## The task:
Work through the data line by line, gathering every line that has the word "materials".

## Material provided:
________________
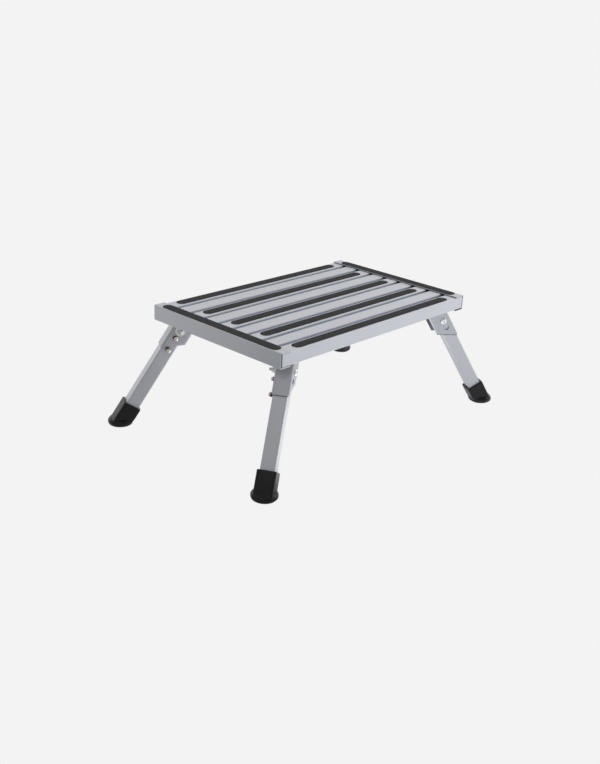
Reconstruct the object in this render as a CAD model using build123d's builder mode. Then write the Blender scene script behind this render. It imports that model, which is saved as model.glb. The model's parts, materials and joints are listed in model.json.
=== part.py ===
from build123d import *
import math
import os

os.makedirs("parts", exist_ok=True)

# A folding platform step: an aluminium deck on four splayed legs that fold flat under it.
# Frame: origin on the ground under the middle of the deck, +X along the deck, +Y to its
# back, +Z up. Lengths are in millimetres and angles in degrees.

# Deck
deck_length = 480.0
deck_width = 299.4
deck_height = 214.3
channel_height = 26.6
channel_flange = 22.0
channel_wall = 2.0
channel_corner_radius = 1.4
channel_tip_radius = 0.6
plank_count = 9
plank_width = 27.0
plank_wall = 1.5
plank_edge_radius = 3.0
plank_bottom_radius = 2.0
plank_inner_radius = 1.5
groove_width = 7.125
groove_depth = 11.0
plank_end_gap = 1.3

# Grip strips, stuck on every second plank and on both end channels
grip_thickness = 0.9
long_grip_length = 400.0
long_grip_width = 18.0
end_grip_length = 271.0
end_grip_width = 18.6

# Legs: square tubes, hinged near the deck's corners and splayed outwards
tube_size = 24.0
tube_wall = 1.6
tube_corner_radius = 2.5
tube_end = 188.0
pivot_x = 204.6
pivot_y = 128.3
pivot_drop = 43.9
pivot_to_ground = 199.8
splay_in_plan = 29.7
splay_from_vertical = 31.5

# Leg brackets, folded from sheet, with the pivot bolt through both cheeks
sheet = 2.0
cheek_gap = 0.3
stop_gap = 0.2
cheek_inner_edge = 22.6
cheek_bottom = 27.0
web_bottom = 30.5
cheek_corner_radius = 2.5
bend_radius = 4.0
shoulder_radius = 1.5

# Pivot bolt, M6, with a wide washer and a lock nut on the button side
bolt_radius = 3.0
bolt_clearance = 0.05
bolt_head_radius = 5.8
bolt_head_height = 3.4
bolt_head_rim = 0.6
socket_radius = 2.3
socket_depth = 1.8
washer_radius = 9.0
washer_thickness = 1.6
washer_clearance = 0.2
nut_across_flats = 10.0
nut_height = 4.6
nut_collar_radius = 4.6
nut_collar_height = 1.5
bolt_overhang = 4.6

# Snap buttons: one locks the leg in its bracket, and one below it is pressed to release it
lock_position = 15.2
release_position = 39.8
button_radius = 3.9
button_proud = 9.3
button_dome = 2.4
button_hole_gap = 0.3
button_base_radius = 5.0
button_base_thickness = 1.2
button_base_gap = 0.2
lock_hole_radius = 4.7
spring_thickness = 0.8
spring_width = 10.0
spring_start = 9.0
spring_bend_start = 66.0
spring_return_end = 46.0

# Rubber feet
sleeve_size = 32.0
sleeve_corner_radius = 4.0
sleeve_start = 157.0
sleeve_rim_radius = 1.2
pad_radius = 22.0
pad_bottom_radius = 18.4
pad_bulge_height = 5.5
pad_shoulder_radius = 19.4
pad_shoulder_height = 11.0
pad_top_height = 14.0
pad_inset = 2.4
pad_side_radius = 21.4
pad_lower_side_height = 2.4
pad_upper_side_height = 8.6
tread_depth = 1.0
tread_rings = ((6.0, 8.0), (12.0, 14.0))

# Blind rivets
rivet_radius = 2.0
rivet_head_radius = 4.0
rivet_head_height = 1.2
rivet_head_edge = 1.0
rivet_bulb_radius = 3.0
rivet_bulb_height = 2.0
bracket_rivet_spots = ((-29.0, 7.0), (-12.0, -8.0), (-1.0, -5.0))

# Worked out from the dimensions above
channel_bottom = deck_height - channel_height
plank_top = deck_height - channel_wall
plank_bottom = channel_bottom + channel_wall
plank_height = plank_top - plank_bottom
plank_middle = (plank_top + plank_bottom) / 2
plank_pitch = plank_width + groove_width
plank_length = deck_length - 2 * (channel_wall + plank_end_gap)
channel_rivet_x = (deck_length - channel_flange) / 2
pivot_height = deck_height - pivot_drop
cheek_top = plank_bottom - pivot_height
half_tube = tube_size / 2
bore_size = tube_size - 2 * tube_wall
cheek_inside = half_tube + cheek_gap
cheek_outside = cheek_inside + sheet
web_inside = half_tube + stop_gap
web_outside = web_inside + sheet
button_base_top = bore_size / 2 - button_base_gap
button_base_bottom = button_base_top - button_base_thickness
pad_centre = pivot_to_ground * math.sin(math.radians(splay_from_vertical)) - pad_inset

plank_names = (
    "front_side_rail",
    "front_plain_plank",
    "front_tread_plank",
    "front_middle_plain_plank",
    "middle_tread_plank",
    "back_middle_plain_plank",
    "back_tread_plank",
    "back_plain_plank",
    "back_side_rail",
)
corners = {
    "front_left": (-1, -1),
    "front_right": (1, -1),
    "back_left": (-1, 1),
    "back_right": (1, 1),
}


def plank_y(index):
    """Return the middle of a plank, counted from the front of the deck."""
    return (index - (plank_count - 1) / 2) * plank_pitch


def fold_plane(side_x, side_y):
    """Return the upright plane that a leg folds in: origin on the pivot, x outwards, y up."""
    turn = math.radians(splay_in_plan)
    outwards = Vector(side_x * math.cos(turn), side_y * math.sin(turn), 0)
    pivot = Vector(side_x * pivot_x, side_y * pivot_y, pivot_height)
    return Plane(origin=pivot, x_dir=outwards, z_dir=outwards.cross(Vector(0, 0, 1)))


def leg_plane(side_x, side_y):
    """Return the same plane turned so that x runs down the leg and y out of its outer face."""
    fold = fold_plane(side_x, side_y)
    lean = math.radians(splay_from_vertical)
    down_leg = fold.x_dir * math.sin(lean) - fold.y_dir * math.cos(lean)
    return Plane(origin=fold.origin, x_dir=down_leg, z_dir=fold.z_dir)


def along_leg(leg, distance):
    """Return the plane across a leg at a distance below its pivot."""
    return Plane(origin=leg.from_local_coords(Vector(distance, 0, 0)), x_dir=leg.y_dir, z_dir=leg.x_dir)


def button_side(side_x, side_y):
    """Return which side of a leg's plane the snap buttons and the nut are on."""
    return side_x * side_y


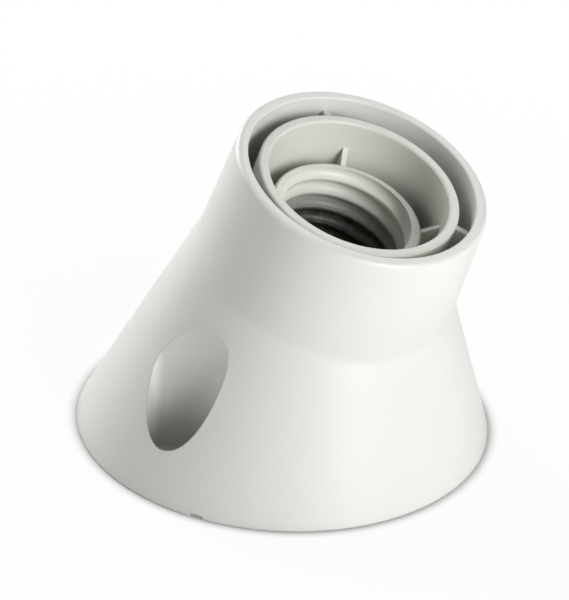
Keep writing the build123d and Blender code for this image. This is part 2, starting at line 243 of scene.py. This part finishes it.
class Value:
    """A number socket that adds Math nodes when it is used in a Python expression."""

    def __init__(self, nodes, socket):
        self.nodes = nodes
        self.socket = socket

    def combined(self, operation, *operands):
        """Result of a Math node on these operands."""
        values = {i: getattr(operand, "socket", operand) for i, operand in enumerate(operands)}
        return self.nodes.value("ShaderNodeMath", 0, {"operation": operation}, values)

    def __add__(self, other):
        return self.combined("ADD", self, other)

    def __radd__(self, other):
        return self.combined("ADD", other, self)

    def __sub__(self, other):
        return self.combined("SUBTRACT", self, other)

    def __rsub__(self, other):
        return self.combined("SUBTRACT", other, self)

    def __mul__(self, other):
        return self.combined("MULTIPLY", self, other)

    def __rmul__(self, other):
        return self.combined("MULTIPLY", other, self)

    def limited(self):
        """The value kept between 0 and 1."""
        return self.nodes.value("ShaderNodeClamp", 0, None, {"Value": self.socket})

    def ramp(self, start, rate):
        """0 up to the start, then a rise to 1 at this rate."""
        return ((self - start) * rate).limited()


class NodeTree:
    """The nodes of a material or a world."""

    def __init__(self, owner):
        owner.use_nodes = True
        self.tree = owner.node_tree
        self.tree.nodes.clear()

    def node(self, kind, settings=None, inputs=None):
        """Adds a node, sets it up, then fills or links its sockets."""
        node = self.tree.nodes.new(kind)
        for name, value in (settings or {}).items():
            setattr(node, name, value)
        for name, value in (inputs or {}).items():
            value = getattr(value, "socket", value)
            if isinstance(value, bpy.types.NodeSocket):
                self.tree.links.new(value, node.inputs[name])
            else:
                node.inputs[name].default_value = value
        return node

    def value(self, kind, output, settings=None, inputs=None):
        """One number output of a new node."""
        return Value(self, self.node(kind, settings, inputs).outputs[output])


class Surface(NodeTree):
    """A material with a principled shader."""

    def __init__(self, name):
        self.material = bpy.data.materials.new(name)
        super().__init__(self.material)
        self.shader = self.node("ShaderNodeBsdfPrincipled")
        shaded = {"Surface": self.shader.outputs[0]}
        self.output = self.node("ShaderNodeOutputMaterial", None, shaded)
        self.place = self.node("ShaderNodeTexCoord").outputs["Object"]

    def noise(self, size, detail=3, roughness=0.5, stretch=None):
        """Noise between 0 and 1 with features of this size."""
        place = self.place
        if stretch:
            mapping = self.node("ShaderNodeMapping", None, {"Vector": place, "Scale": stretch})
            place = mapping.outputs[0]
        values = {"Vector": place, "Scale": 1 / size, "Detail": detail, "Roughness": roughness}
        return self.value("ShaderNodeTexNoise", "Fac", None, values)

    def mixed(self, share, first, second):
        """Two colours mixed by a share."""
        first, second = (
            shade if isinstance(shade, bpy.types.NodeSocket) else (*shade, 1)
            for shade in (first, second)
        )
        settings = {"data_type": "RGBA", "clamp_factor": True}
        return self.node("ShaderNodeMix", settings, {0: share, 6: first, 7: second}).outputs[2]

    def vectors(self, operation, output, *operands):
        """One output of a Vector Math node on these vectors."""
        inputs = dict(enumerate(operands))
        return self.node("ShaderNodeVectorMath", {"operation": operation}, inputs).outputs[output]

    def rounded_normal(self, radius):
        """Normal that rounds the sharp edges."""
        return self.node("ShaderNodeBevel", {"samples": 6}, {"Radius": radius}).outputs[0]

    def edge_mask(self, rounded):
        """1 on sharp edges and 0 on open faces."""
        flat = self.node("ShaderNodeNewGeometry").outputs["Normal"]
        dot = Value(self, self.vectors("DOT_PRODUCT", "Value", rounded, flat))
        return ((1 - dot) * EDGE_MASK_RATE).limited()

    def recess_mask(self, reach):
        """1 deep in recesses and 0 on open faces."""
        distance = {"Distance": reach}
        occlusion = self.value("ShaderNodeAmbientOcclusion", "AO", {"samples": 8}, distance)
        return (1 - occlusion).limited()

    def tube_mask(self, depth, reach):
        """0 outside the lamp's tube, rising to 1 inside it over a reach below a depth."""
        offset = self.vectors("SUBTRACT", "Vector", self.place, RIM_CENTRE)
        product = self.vectors("CROSS_PRODUCT", "Vector", offset, AXIS)
        across = Value(self, self.vectors("LENGTH", "Value", product))
        along = Value(self, self.vectors("DOT_PRODUCT", "Value", offset, -AXIS))
        within = ((TUBE_RADIUS - across) * TUBE_MASK_RATE).limited()
        above = ((TUBE_END - along) * TUBE_MASK_RATE).limited()
        return within * above * along.ramp(depth, 1 / reach)

    def bumped(self, height, depth, normal):
        """Normal with a height between 0 and 1 laid over it at this depth."""
        values = {"Height": height, "Distance": depth, "Strength": 1.0, "Normal": normal}
        return self.node("ShaderNodeBump", None, values).outputs[0]

    def finish(self, links, constants):
        """Feeds the shader's sockets."""
        for name, value in links.items():
            self.tree.links.new(getattr(value, "socket", value), self.shader.inputs[name])
        for name, value in constants.items():
            self.shader.inputs[name].default_value = value
        return self.material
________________
## Finished exercise:
Reconstruct the object in this render as a CAD model using build123d's builder mode. Then write the Blender scene script behind this render. It imports that model, which is saved as model.glb. The model's parts, materials and joints are listed in model.json.
        self.material = bpy.data.materials.new(name)